9. Who would be on the perfect "Red Eye" panel?
Bruce Willis, Trent Reznor, and Oscar Wilde. I would watch the hell out of that.
10. What books are on your reading list?
Right now I'm in the middle of The Moon is a Harsh Mistress by Robert Heinlein, a deliciously seditious libertarian sci-fi novel. My roommate (fellow blogger and jewelry designer Becky Graebner) recommended Pain, Parties, Work by Elizabeth Winder, a book about Sylvia Plath's time in New York, so that's next up. I'm usually juggling a few books at once, though, so right now I'm also working my way gently through The Yoga Sutras of Patanjali, and picking at Virginia Postrel's The Power of Glamour.

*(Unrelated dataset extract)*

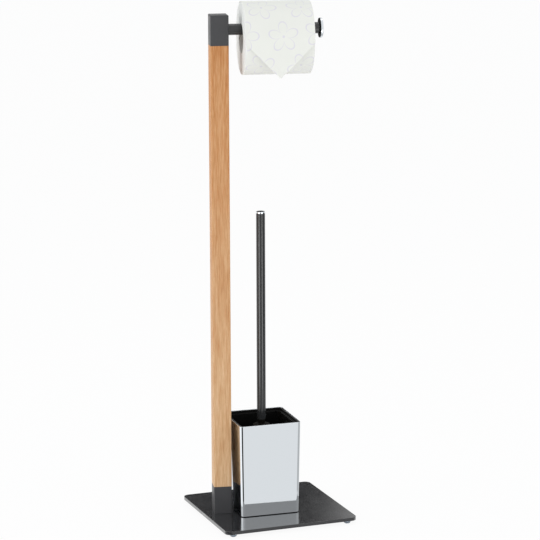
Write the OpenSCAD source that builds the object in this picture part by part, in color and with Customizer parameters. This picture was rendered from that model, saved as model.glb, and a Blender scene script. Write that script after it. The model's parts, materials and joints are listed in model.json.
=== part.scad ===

11. What would you like tomorrow's headline to say?
Everybody Got Along; There Were Cookies
12. Tell me about a moment you decided to enter the political arena.
Me and politics started as a marriage of convenience. I was a newly graduated film major, and the Institute for Justice needed a video intern. But I quickly became passionate about school choice, eminent domain reform, and the other issues that form the pillars of IJ's public interest law work. I'd started work there feeling mildly interested in politics, but mostly interested in finding a way to fund my art. I think what I learned was that in a more free world, everyone has better opportunities to pursue their passions. I wanted to make sure that all kids had the educational opportunities I'd had, to discover their full potential, and I wanted to make sure that onerous or corrupt regulations and governments couldn't get in the way of fledgling artists, business owners, and others as they realized their dreams.